_Written problem_: Write the data out again, exactly as given.

○ ○ ○ ○ ○

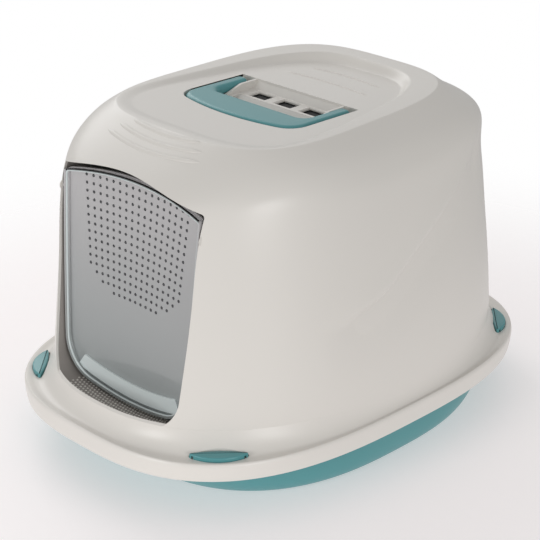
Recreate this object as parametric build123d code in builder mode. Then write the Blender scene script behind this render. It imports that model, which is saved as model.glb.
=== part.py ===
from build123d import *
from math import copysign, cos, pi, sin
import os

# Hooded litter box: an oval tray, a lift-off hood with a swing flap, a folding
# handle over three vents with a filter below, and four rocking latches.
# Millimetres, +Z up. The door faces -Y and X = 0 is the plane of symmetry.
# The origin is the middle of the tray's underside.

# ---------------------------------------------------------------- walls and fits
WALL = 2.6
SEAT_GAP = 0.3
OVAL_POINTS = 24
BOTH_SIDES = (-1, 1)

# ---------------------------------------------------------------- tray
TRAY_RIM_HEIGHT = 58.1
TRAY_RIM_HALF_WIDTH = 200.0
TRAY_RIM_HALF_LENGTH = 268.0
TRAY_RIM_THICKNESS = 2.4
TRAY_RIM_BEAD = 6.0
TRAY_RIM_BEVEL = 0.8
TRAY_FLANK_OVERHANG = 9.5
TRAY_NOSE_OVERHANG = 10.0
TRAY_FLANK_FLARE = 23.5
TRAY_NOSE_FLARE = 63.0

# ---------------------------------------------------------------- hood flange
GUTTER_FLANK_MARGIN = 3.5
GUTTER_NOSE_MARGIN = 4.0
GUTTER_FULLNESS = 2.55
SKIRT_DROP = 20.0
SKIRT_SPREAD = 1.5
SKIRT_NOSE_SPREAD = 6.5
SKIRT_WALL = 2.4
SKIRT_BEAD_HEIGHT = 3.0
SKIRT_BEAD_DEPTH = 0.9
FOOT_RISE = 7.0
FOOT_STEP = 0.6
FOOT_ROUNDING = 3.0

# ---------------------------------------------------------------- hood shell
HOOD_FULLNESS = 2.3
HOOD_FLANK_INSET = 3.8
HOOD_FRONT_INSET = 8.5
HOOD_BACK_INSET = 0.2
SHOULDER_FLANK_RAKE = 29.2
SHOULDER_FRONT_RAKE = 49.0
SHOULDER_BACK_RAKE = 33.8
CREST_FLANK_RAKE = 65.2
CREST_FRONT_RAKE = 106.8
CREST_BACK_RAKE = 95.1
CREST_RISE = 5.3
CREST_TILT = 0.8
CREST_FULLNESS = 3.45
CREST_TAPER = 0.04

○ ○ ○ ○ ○

_Finished exercise_:
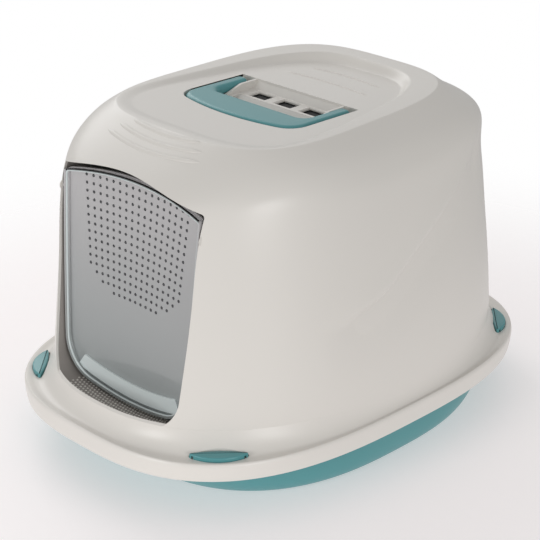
Recreate this object as parametric build123d code in builder mode. Then write the Blender scene script behind this render. It imports that model, which is saved as model.glb.
=== part.py ===
from build123d import *
from math import copysign, cos, pi, sin
import os

# Hooded litter box: an oval tray, a lift-off hood with a swing flap, a folding
# handle over three vents with a filter below, and four rocking latches.
# Millimetres, +Z up. The door faces -Y and X = 0 is the plane of symmetry.
# The origin is the middle of the tray's underside.

# ---------------------------------------------------------------- walls and fits
WALL = 2.6
SEAT_GAP = 0.3
OVAL_POINTS = 24
BOTH_SIDES = (-1, 1)

# ---------------------------------------------------------------- tray
TRAY_RIM_HEIGHT = 58.1
TRAY_RIM_HALF_WIDTH = 200.0
TRAY_RIM_HALF_LENGTH = 268.0
TRAY_RIM_THICKNESS = 2.4
TRAY_RIM_BEAD = 6.0
TRAY_RIM_BEVEL = 0.8
TRAY_FLANK_OVERHANG = 9.5
TRAY_NOSE_OVERHANG = 10.0
TRAY_FLANK_FLARE = 23.5
TRAY_NOSE_FLARE = 63.0

# ---------------------------------------------------------------- hood flange
GUTTER_FLANK_MARGIN = 3.5
GUTTER_NOSE_MARGIN = 4.0
GUTTER_FULLNESS = 2.55
SKIRT_DROP = 20.0
SKIRT_SPREAD = 1.5
SKIRT_NOSE_SPREAD = 6.5
SKIRT_WALL = 2.4
SKIRT_BEAD_HEIGHT = 3.0
SKIRT_BEAD_DEPTH = 0.9
FOOT_RISE = 7.0
FOOT_STEP = 0.6
FOOT_ROUNDING = 3.0

# ---------------------------------------------------------------- hood shell
HOOD_FULLNESS = 2.3
HOOD_FLANK_INSET = 3.8
HOOD_FRONT_INSET = 8.5
HOOD_BACK_INSET = 0.2
SHOULDER_FLANK_RAKE = 29.2
SHOULDER_FRONT_RAKE = 49.0
SHOULDER_BACK_RAKE = 33.8
CREST_FLANK_RAKE = 65.2
CREST_FRONT_RAKE = 106.8
CREST_BACK_RAKE = 95.1
CREST_RISE = 5.3
CREST_TILT = 0.8
CREST_FULLNESS = 3.45
CREST_TAPER = 0.04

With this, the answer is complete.